The high wall of separation between denominations is now a dim dotted line.
As I look around the Cohorts, I see pastors from 5 denominations in groups of only 10 participants. Would this have happened 20 years ago? 10 years ago? Where previous generations gathered for learning based on denomination, now many are gathering based on affinity groups (similar roles, like Lead Pastors). Sure, this takes some maturity, along with a willingness to respect the differences between us. My experience is that the differences, when mature people are involved, actually enhance the enrichment. These pastors don't insist on uniformity when it comes to respecting one another and learning from each other. One pastor described this well while sharing why he participates in this kind of Cohort, "I need to place myself in contexts with others who see ministry differently than I do. Otherwise I'm only reinforcing my own viewpoint all the time and not stretching or growing." Well said. We all see the denominational divisions among laity softening. Thanks be to God that the Christian Church appears to be moving toward more unity (not unanimity) in its leadership.
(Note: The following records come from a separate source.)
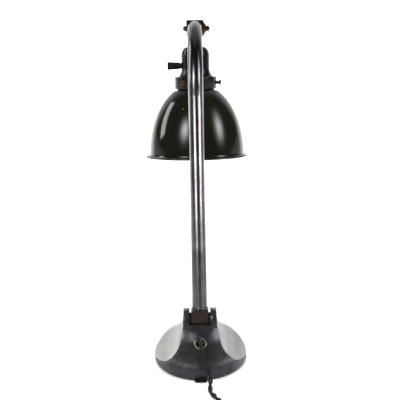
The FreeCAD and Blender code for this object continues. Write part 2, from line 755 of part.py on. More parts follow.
# Shade: neck, shoulder, half ellipse and flared lip with a rolled edge
def ellipse_edge(inset):
    radius = shade_radius - inset
    height = shade_ellipse_height - inset
    start = math.acos((shade_shoulder_radius - inset) / radius)
    turns = [start * (1 - k / wall_steps) for k in range(wall_steps + 1)]
    points = [Vec(radius * math.cos(turn), 0, -shade_level + height * math.sin(turn)) for turn in turns]
    return points, spline(points)


outer_points, outer_wall = ellipse_edge(0)
inner_points, inner_wall = ellipse_edge(shade_wall)
neck_inner = shade_neck_radius - shade_wall
shoulder_low = outer_points[0].z
bead_out = shade_neck_radius + shade_bead
lip_start_out = outer_points[-1]
lip_start_in = inner_points[-1]
lip_out = Vec(lip_radius, 0, -lip_level + shade_wall)
lip_in = Vec(lip_radius, 0, -lip_level)
lip_outer = spline([lip_start_out, Vec((shade_radius + lip_radius) / 2 - shade_wall, 0,
                                       -(shade_level + lip_level) / 2 + shade_wall / 2), lip_out],
                   Vec(0, 0, -1), Vec(1, 0, 0))
lip_inner = spline([lip_start_in, Vec((shade_radius + lip_radius) / 2 - 2 * shade_wall, 0,
                                      -(shade_level + lip_level) / 2 - shade_wall / 2), lip_in],
                   Vec(0, 0, -1), Vec(1, 0, 0))
neck_side = [
    inner_points[0], Vec(neck_inner, 0, inner_points[0].z), Vec(neck_inner, 0, -shade_neck_top),
    Vec(bead_out, 0, -shade_neck_top), Vec(bead_out, 0, -shade_neck_top - 2 * shade_bead),
    Vec(shade_neck_radius, 0, -shade_neck_top - 2 * shade_bead), Vec(shade_neck_radius, 0, shoulder_low),
    outer_points[0],
]
shade_edges = polyline(neck_side) + [outer_wall, lip_outer]
shade_edges += polyline([lip_out, lip_in]) + [lip_inner, inner_wall]
shade = turned(Part.__sortEdges__(shade_edges))
lip_ring = Part.makeTorus(lip_radius, lip_bead_radius, up * -(lip_level - shade_wall / 2), up)
shade = shade.fuse(lip_ring)
write("shade", head_place(shade))

# Lamp bulb: cap, glass and filament mount
cap_inner = bulb_cap_radius - bulb_cap_wall
cap_ceiling = bulb_cap_top + 2 * bulb_glass_wall
cap_body = turned_outline([
    (0, -bulb_tip_depth), (bulb_tip_radius, -bulb_tip_depth), (bulb_tip_radius, -bulb_insulator_depth),
    (bulb_cap_radius * bulb_cap_corner_share, -bulb_cap_top), (bulb_cap_radius, -bulb_cap_top - bulb_glass_wall),
    (bulb_cap_radius, -bulb_cap_bottom), (cap_inner, -bulb_cap_bottom), (cap_inner, -cap_ceiling), (0, -cap_ceiling),
])
write("bulb_cap", head_place(cap_body))


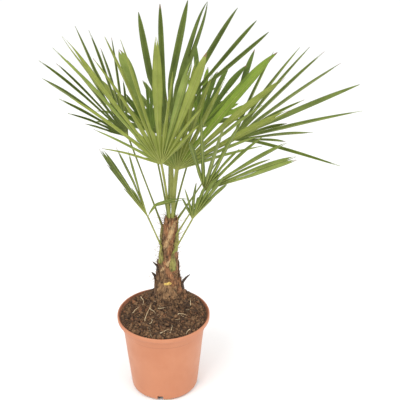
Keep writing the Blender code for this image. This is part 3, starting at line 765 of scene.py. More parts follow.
def trunkRadius(height):
    share = min(1.0, max(0.0, height / trunkTall))
    taper = (plant["footRadius"] - plant["headRadius"]) * (1 - share) ** plant["taperPower"]
    return plant["headRadius"] + taper + plant["rootFlare"] * math.exp(-share * 12)


def trunkPoint(height, turn, proud=0.0):
    ridge = 1 + plant["ridgeDepth"] * math.cos(plant["ridges"] * turn + 40 * height)
    out = Vector((math.cos(turn), math.sin(turn), 0))
    return trunkAxis(height) + out * (trunkRadius(height) * ridge + proud)


def trunkRelief(height, turn):
    # sheath edges that climb round the trunk, crossing strands and soft lumps
    t = trunkSizes
    across, back = math.cos(turn), math.sin(turn)
    wave = noise.noise(Vector((across * 1.5, back * 1.5, height * 30)))
    climb = height / trunkTall * t["sheaths"] + turn / math.tau * 2
    edge = t["sheathStep"] * (((climb + wave * 0.5) % 1.0) ** 4 - 0.3)
    around = turn * trunkRadius(height)
    strands = max(math.sin((around + height * slope) * often + wave * follow)
                  for slope, often, follow in t["strands"])
    lumps = noise.noise(Vector((across * 2.4, back * 2.4, height * 55 + 9))) * t["lumps"]
    return edge + strands * t["weave"] + lumps


def makeTrunkBody():
    template = tubeTemplate(trunkSizes["sides"], trunkSizes["rings"])

    def placeOf(x, y, z):
        height, turn = z * trunkTall, math.atan2(y, x)
        return trunkPoint(height, turn, trunkRelief(height, turn) - 0.0008)

    mesh = stampMesh("trunkBody", template, [placedBy(template, placeOf)])
    for polygon in mesh.polygons:
        level = polygon.center.z - plant["trunkFoot"].z + 0.02 * noise.noise(polygon.center * 60)
        polygon.material_index = 1 if level < trunkSizes["darkBelow"] else 0
    return mesh


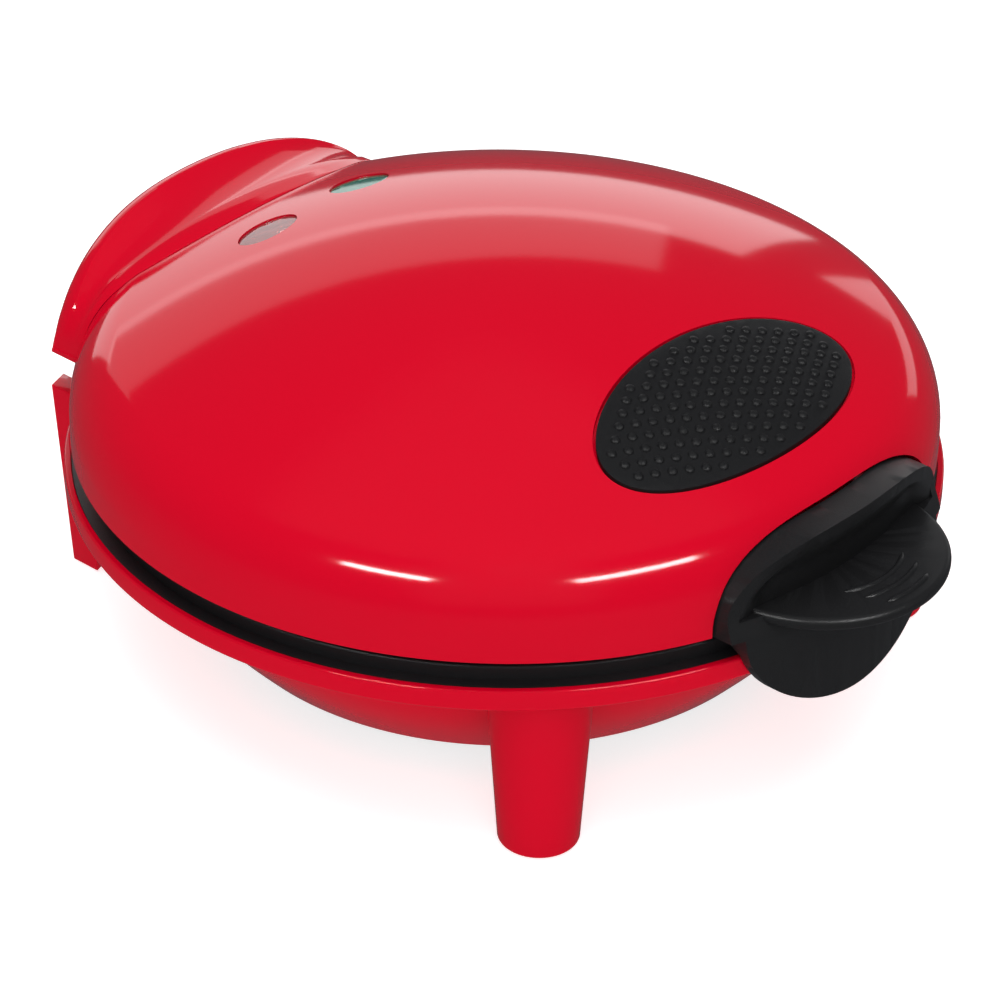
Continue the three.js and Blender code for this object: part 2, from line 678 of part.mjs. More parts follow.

Lead Pastor positions are increasingly filled by female clergy.
One Cohort last year was equally split between female and male participants. Another Cohort this year has more women than men. For some, perhaps, this is not much of a development. For those of us who came along when fewer women were in pastoral roles, this is news to be celebrated. Now I'm fascinated to observe the differences in leadership styles and approaches as these men and women describe their pastoral ministries.
So, motivated clergy are engaging in newer ways of learning and growing. When was the last time you approached your leadership development differently? May we all sharpen our saws regularly, becoming the most effective leaders in God's Church we can be.